Avner brings to the core depictions of the novel an entire lifetime of behind-the-scenes involvement in policy-making in Israel’s highest political offices as well as direct, first-hand experience in Israel’s diplomatic service. Rees brings his mastery of the crime mystery to the narration of a story involving a number of historical and fictional characters that is forcefully told with nerve-shattering tempo and surreal twists. The combination of the two is a realistic, deeply affecting nail-biter. Avner and Rees somberly depict the dark, horror-filled reality of Nazi oppression where “murder is simply law enforcement.” The ambassador must undertake assignments that are perilous and morally impossible.

The story, of course, is true to atmosphere and history but totally fictitious, a rueful flight from the ugly truth that was World War II. One of the novel’s most dramatic and brazenly imagined scenes is a brief, brusque meeting between Hitler and Israel’s prime minister, David Ben-Gurion. 

Hitler summons the Israeli prime minister to Berlin to deliver an ultimatum, to berate the man and, of course, to humiliate the leader of the sovereign Jewish state. But the Old Man of Israel refuses to be humiliated. Indeed, the exchange nearly brings the reader to the brink of cheering but for the sharp realization that this is make-believe and the overwhelming feeling of melancholy that rattles the reader with “what if…?” and “if only…”

“‘I want you to hear this directly from me,’ Hitler said. ‘If you join with France and Britain, there shall be no more emigration for the Jews of Germany. I shall not send Jewish manpower to you so that it might be used against me. I shall have to find some other solution, one with greater finality.’ He delivered each word with a crushing force.

“Hitler swept his hand toward the map table. ‘In addition I shall invade your country and the fate of Palestine’s Jews shall be the same as the Jews of Poland.’

“In all the years of negotiating with union leaders and kibbutz representatives back in Israel, Dan had never seen Ben-Gurion simply accept or reject an ultimatum. Even now, he played for time. ‘International justice demands that the peoples of occupied countries be treated with humanity…

“‘But don’t overlook this – throughout history, those who killed us were in their turn killed.’ The Old Man’s voice rose. This was what he wanted Hitler to remember. ‘Those who sought to destroy us were in their turn destroyed. That’s not an ultimatum. It’s a fact. When the thousand years of your Reich have passed, there will still be Jews. We shall not be destroyed.’”

The pages of The Ambassador are replete with such fictional encounters between historical individuals. 
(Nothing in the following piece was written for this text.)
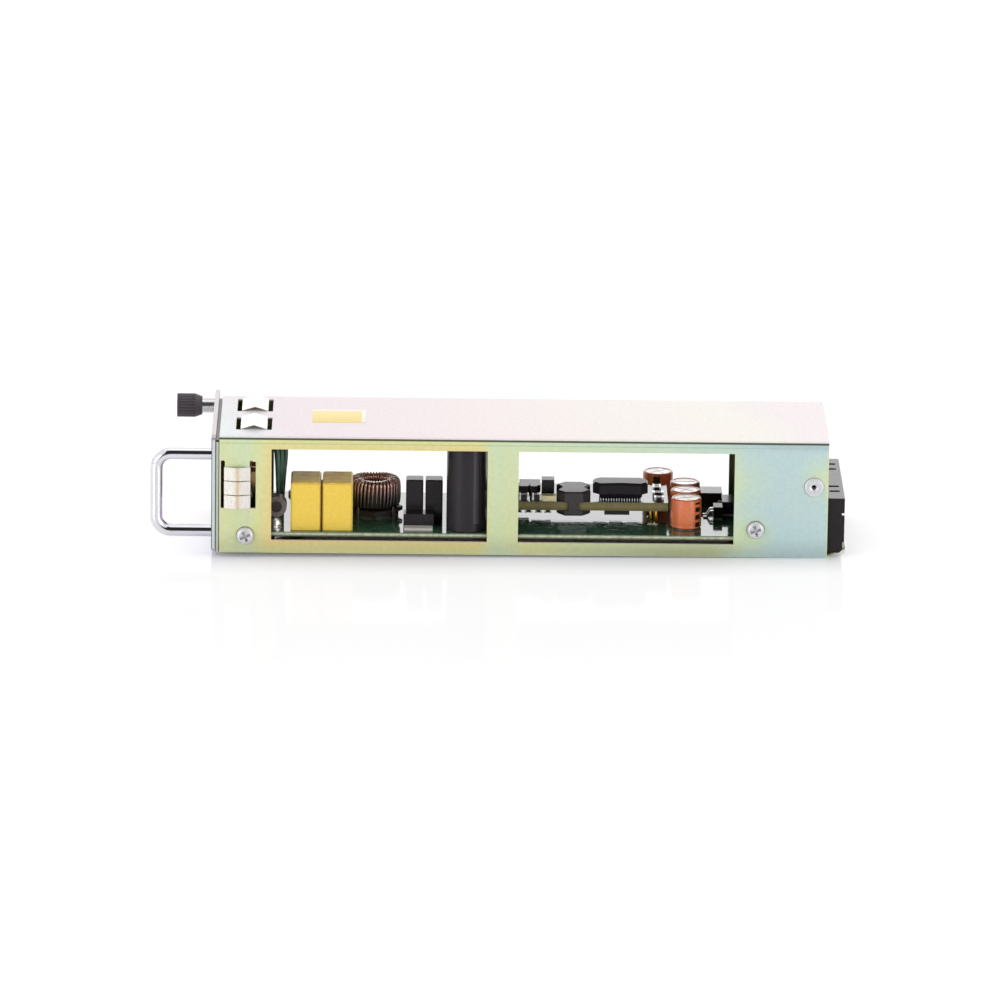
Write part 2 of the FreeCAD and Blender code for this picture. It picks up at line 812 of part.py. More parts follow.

In its obituary of Avner, the Times of Israel reported that he had propagated “Ten Commandments” for a Jew in relation to his or her responsibility toward the Jewish People:

1. When an enemy of our people says he seeks to destroy us, believe him.

2. Stand tall in the knowledge that every tyrant in history who has ever sought our destruction has himself been destroyed.

3. Protect Jewish dignity and honour at all cost. Life is holy, but there are times when one must risk life for the sake of life itself.4. Never raise a hand against a fellow Jew no matter the provocation.

5. Give the enemy no quarter in demolishing his malicious propaganda.

6. Whenever a threat against a fellow Jew looms, do all in your power to come to his aid, whatever the sacrifice.

7. Never pause to wonder what others will think or say.

8. Be forever loyal to the historic truth that Israel is the nation state of the Jewish People and Jerusalem its eternal capital.

9. Love peace, but love freedom more.

10. Build Jewish homes not by the accident of birth, but by the conviction of our eternal Torah.

The Ambassador was Avner’s last published work. It is a fiery attestation to the sanctity of those commandments. They were the credo that animated Avner’s life as a knowledgeable, caring, proud exemplar of the Jewish People. 

Given events unfolding today throughout the world, it is a credo we should all take to heart.